Segmentation of words into component parts was also recently emphasized in an innovative, computer-controlled training program (Wise et al., 1989; Olson, Wise, Conners & Rack, 1990). In several studies, third to sixth graders with reading disabilities used a mouse to designate unfamiliar words they encountered while reading stories on the computer screen. The computer responded (via a speech synthesizer) by pronouncing the word (e.g., thinking), by pronouncing its syllables separately (think - ing), or by pronouncing subsyllabic units such as the onset and the remainder of a syllable (th - ink - ing). On post-tests of speed and accuracy in reading words and pseudowords, trained groups generally performed better than untrained controls. Mixed results have been obtained to date, however, regarding the relative effectiveness of different segmentation conditions. By demonstrating that dyslexic children are helped not just by immediate feedback as to an unknown word's identity, but even more when the structure of such words is explicitly pointed out, these results are consistent with the two previously mentioned training studies and with the current view that difficulties with metalinguistic analysis are a basic obstacle to word recognition in disabled readers.

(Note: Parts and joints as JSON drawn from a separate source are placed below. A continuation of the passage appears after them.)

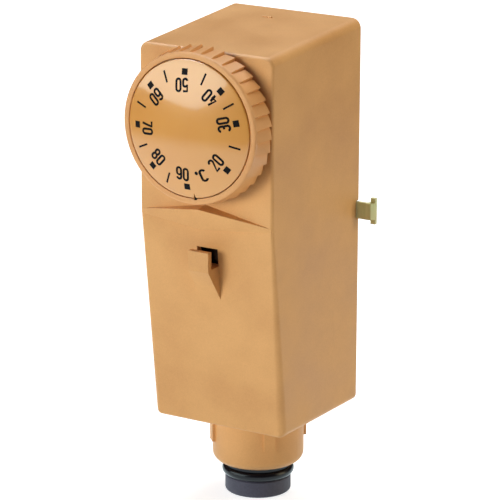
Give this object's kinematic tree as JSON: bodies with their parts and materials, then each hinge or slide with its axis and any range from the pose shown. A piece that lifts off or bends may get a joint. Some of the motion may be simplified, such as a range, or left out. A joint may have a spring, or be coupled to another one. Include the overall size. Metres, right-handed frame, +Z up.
{
  "type": "strap-on pipe thermostat",
  "caption": "Strap-on pipe thermostat: deep case with a numbered dial knob, pointed visor, cover release slot, strap lugs and a cable gland.",
  "frame": {"origin": "middle of the contact plate's face, which touches the pipe", "axes": "+Z up along the pipe, +Y from the contact face towards the pipe, dial facing -Y, +X to the right as seen from the front"},
  "size_m": [0.0486, 0.0534, 0.1236],
  "materials": {
    "orange_case": "fine-grained moulded plastic",
    "orange_knob": "smooth moulded plastic",
    "dial_print": "glossy printed disc",
    "gland_black": "dull black plastic",
    "seal_rubber": "matt rubber",
    "yellow_zinc": "yellow passivated zinc plate",
    "bright_steel": "bright zinc plated steel",
    "spring_steel": "drawn spring wire",
    "brass": "turned and punched brass",
    "bimetal": "rolled bimetal sheet",
    "switch_brown": "dark phenolic moulding",
    "white_nylon": "natural nylon"
  },
  "bodies": {
    "case": {"cover": "orange_case", "base": "orange_case", "strap_plate": "yellow_zinc", "contact_plate": "brass", "contact_rivets": "bright_steel", "bracket": "yellow_zinc", "bracket_rivets": "bright_steel", "bush": "brass", "bush_nut": "bright_steel", "range_spring": "spring_steel", "lever_pin": "bright_steel", "bimetal": "bimetal", "bimetal_rivets": "brass", "switch_body": "switch_brown", "switch_lid": "switch_brown", "snap_blade": "brass", "fixed_contacts": "brass", "terminals": "brass", "terminal_screws": "bright_steel", "switch_bolts": "bright_steel", "switch_bolt_nuts": "bright_steel", "earth_screw": "bright_steel", "earth_washer": "yellow_zinc", "catch_pin": "bright_steel", "catch_spring": "spring_steel", "gland_seal": "seal_rubber"},
    "dial": {"knob": "orange_knob", "dial_disc": "dial_print", "spindle": "bright_steel", "spindle_clip": "spring_steel", "stop_washer": "bright_steel"},
    "adjuster": {"adjusting_nut": "brass"},
    "lever": {"lever": "bright_steel"},
    "pusher": {"push_pin": "white_nylon"},
    "button": {"switch_button": "white_nylon"},
    "catch": {"cover_catch": "switch_brown"},
    "gland_slide": {"gland_washer": "bright_steel"},
    "gland": {"gland_nut": "gland_black"}
  },
  "joints": [
    {"name": "dial_turn", "type": "hinge", "parent": "case", "child": "dial", "pos_m": [0, -0.04345, 0.0289], "axis": [0, -1, 0], "range_deg": [0, 307]},
    {"name": "adjuster_travel", "type": "slide", "parent": "case", "child": "adjuster", "axis": [0, 1, 0], "range_m": [0, 0.0007], "deforming": ["range_spring"]},
    {"name": "lever_swing", "type": "hinge", "parent": "case", "child": "lever", "pos_m": [0, -0.018, 0.041], "axis": [-1, 0, 0], "range_deg": [0, 2], "stiffness_Nm_per_rad": 0.05, "springref_deg": -5.73},
    {"name": "pusher_travel", "type": "slide", "parent": "case", "child": "pusher", "axis": [0, -1, 0], "range_m": [0, 0.0008], "deforming": ["bimetal"]},
    {"name": "button_press", "type": "slide", "parent": "case", "child": "button", "axis": [0, -1, 0], "range_m": [0, 0.0015], "deforming": ["snap_blade"]},
    {"name": "catch_press", "type": "hinge", "parent": "case", "child": "catch", "pos_m": [0, -0.0355, -0.0005], "axis": [1, 0, 0], "range_deg": [0, 20], "stiffness_Nm_per_rad": 0.0005, "springref_deg": -11.46},
    {"name": "gland_travel", "type": "slide", "parent": "case", "child": "gland_slide", "axis": [0, 0, 1], "range_m": [-0.0031, 0.0008], "deforming": ["gland_seal"]},
    {"name": "gland_turn", "type": "hinge", "parent": "gland_slide", "child": "gland", "pos_m": [0, -0.0179, -0.066], "axis": [0, 0, 1], "range_deg": [-720, 180]}
  ],
  "couplings": [
    {"joint": "adjuster_travel", "follows": "dial_turn", "m_per_rad": 0.00012732},
    {"joint": "pusher_travel", "follows": "lever_swing", "m_per_rad": 0.021},
    {"joint": "button_press", "follows": "lever_swing", "m_per_rad": 0.041},
    {"joint": "gland_travel", "follows": "gland_turn", "m_per_rad": 0.00023873}
  ]
}
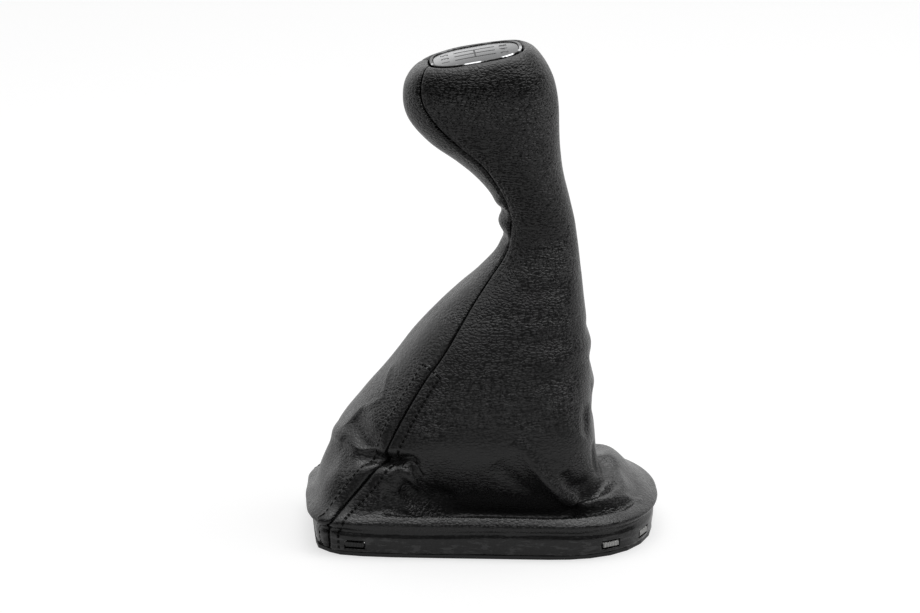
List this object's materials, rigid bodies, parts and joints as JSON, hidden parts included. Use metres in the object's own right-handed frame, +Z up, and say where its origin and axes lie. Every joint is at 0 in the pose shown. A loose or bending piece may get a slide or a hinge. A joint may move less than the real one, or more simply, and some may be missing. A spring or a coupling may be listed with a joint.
{
  "type": "gear lever gaiter with knob",
  "caption": "Leather gear lever gaiter sewn in one sleeve with its knob, folded round the lever and clipped to the console by a plastic frame with spring clips.",
  "frame": {"origin": "under the middle of the snap-in frame, in the plane of the frame's underside", "axes": "+Z up along the lever, -X towards the front of the car, where the knob leans, +Y to the far side of the picture"},
  "size_m": [0.1603, 0.1107, 0.2236],
  "materials": {
    "leather": "grained, satin black",
    "tape": "woven, matt black",
    "core_plastic": "moulded",
    "black_plastic": "fine grain, satin",
    "chrome_trim": "polished, darkened by use",
    "silver_plate": "satin silver",
    "spring_steel": "bright zinc"
  },
  "bodies": {
    "root": {"side_panel": "leather", "front_panel": "leather", "seam_tape_near": "tape", "seam_tape_far": "tape", "knob_core": "core_plastic", "cap_tray": "black_plastic", "cap_bezel": "chrome_trim", "cap_plate": "silver_plate", "stem_tube": "black_plastic", "stem_clamp": "spring_steel", "base_frame": "black_plastic", "spring_clip_front_near": "spring_steel", "spring_clip_front_far": "spring_steel", "spring_clip_back_near": "spring_steel", "spring_clip_back_far": "spring_steel", "spring_clip_end_near": "spring_steel", "spring_clip_end_far": "spring_steel"}
  },
  "joints": []
}
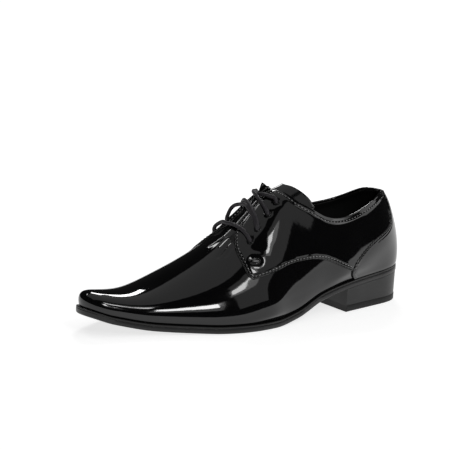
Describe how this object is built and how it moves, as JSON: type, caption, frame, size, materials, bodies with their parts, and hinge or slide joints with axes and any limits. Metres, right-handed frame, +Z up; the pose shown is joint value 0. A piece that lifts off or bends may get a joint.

Giving children practice in making fine-grained discriminations between spoken words led to considerable improvement in metaphonological skill in a recent study by Hurford (1990). Middle-class second and third graders with average IQs but low reading achievement were assigned to either an untrained control group or a group that was given several hours of practice (over three or four days) on making same/different judgments about stimulus pairs that differed by only one phoneme (e.g., /e/ vs. /ai/, /ri/ vs. /li/, /di/ vs. /gi/. Both groups had similarly poor scores on a pre-test of phonological segmentation skill, compared to a control group of normal readers. When the same measure was readministered after training, substantial gains were observed for the 16 underachievers who had been trained such that they now exceeded the 16 untrained controls; there was no longer any difference on the metaphonological measure between third grade children in the trained condition and normal reading controls. Hurford speculated that in forcing children to notice phonemic differences between syllables, the training procedure helped them to realize what a phoneme is, which in turn allowed them to transfer this insight to a metaphonological task on which they had not been trained.